Others conjectured that souls were a higher dimensional organ and that reality as they perceived it was a lower-dimensional refraction of actual reality. This far-fetched theory was based on the recognition that the Ancient Mulians had indeed discovered that there were higher dimensions than their own.
There were countless theories about the origin, function, and structure of the soul, but the bitter truth was that the Ancient Mulians only possessed a few hard facts on the subject.
And one of the hard-earned facts the Ancient Mulians had worked for asserted that souls were unique entities.
It terrified Lu'um to know that Reed had discovered a method to create artificial souls. The idea that any living being could be brought back as long as one possessed a DNA sample was too great a power for anyone.
If anything, she thought it was a far greater potential threat to the stability of the multiverse than the immortal gene that the Ancient Mulians had created.
The moment this technology left their hands, it'd spell the end of the world. She knew that if her people got their hands on it, they'd utilize it for the sake of fighting the Infestation, but they would eventually abuse it, without a doubt.

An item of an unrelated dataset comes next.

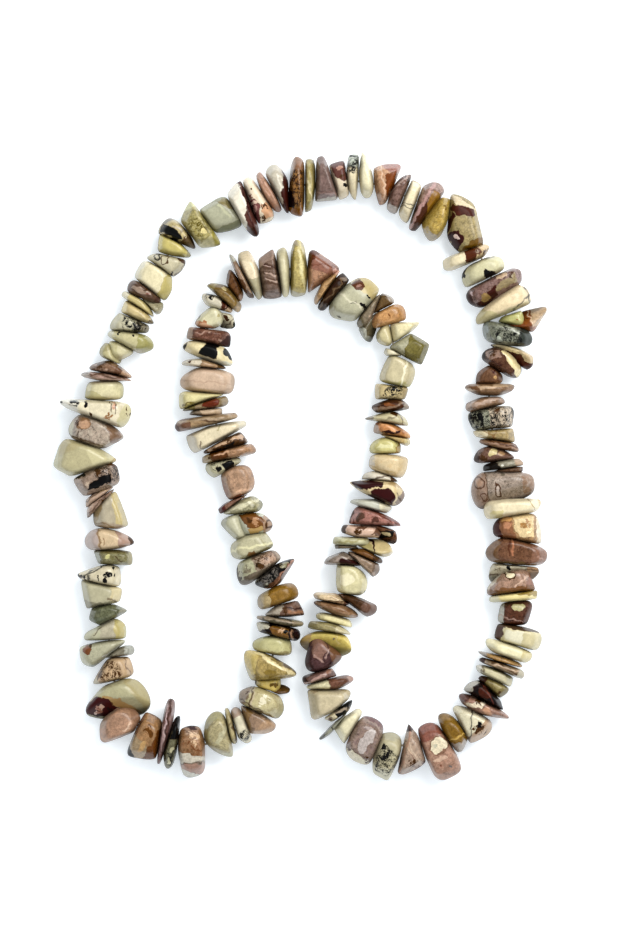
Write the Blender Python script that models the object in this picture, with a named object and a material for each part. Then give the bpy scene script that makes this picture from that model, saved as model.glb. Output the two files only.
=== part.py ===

An endless army of Ancient Mulians that would never grow old or ill and would never truly die.
A never-ending flood of veteran Ancient Mulian soldiers would engulf every corner of the multiverse. In such a scenario, it was entirely possible that they would be able to drive the Infestation out of the multiverse through sheer numbers alone, but...
No... It'd just be trading one devil for an even fouler monstrosity. Without end, the Empire would become an everlasting tumor that'd plague the multiverse just as bad as Infestation, if not worse.
Once they drove the Infestation out, they'd become an Infestation of their own.
The only reason the Ancient Mulian Empire was as stable as it was during its prime was because every single aspect of the empire was carefully controlled. The laws, the rituals, the number of worlds they were allowed to colonize, even the amount of Ancient Mulians that were allowed to be born every year.
They seemed like a free-spirited race on the surface, but they lived heavily restricted lives in reality.
It was a necessary sacrifice, given how powerful they were. Terraforming worlds, seeding planets with life, forging stars, building interstellar megastructures — a single rogue Ancient Mulian had the potential to cause an unprecedented amount of destruction...
The Mulian Royal Family used culture, laws, and most importantly, their overwhelming military strength as tools to create and enforce peace among their people, not other races. Had they not done so, the Ancient Mulian race would have likely descended into universal, if not a multiversal war against itself.
Ten thousand interstellar Mulian kingdoms vying for supremacy over reality would have torn the multiverse to pieces.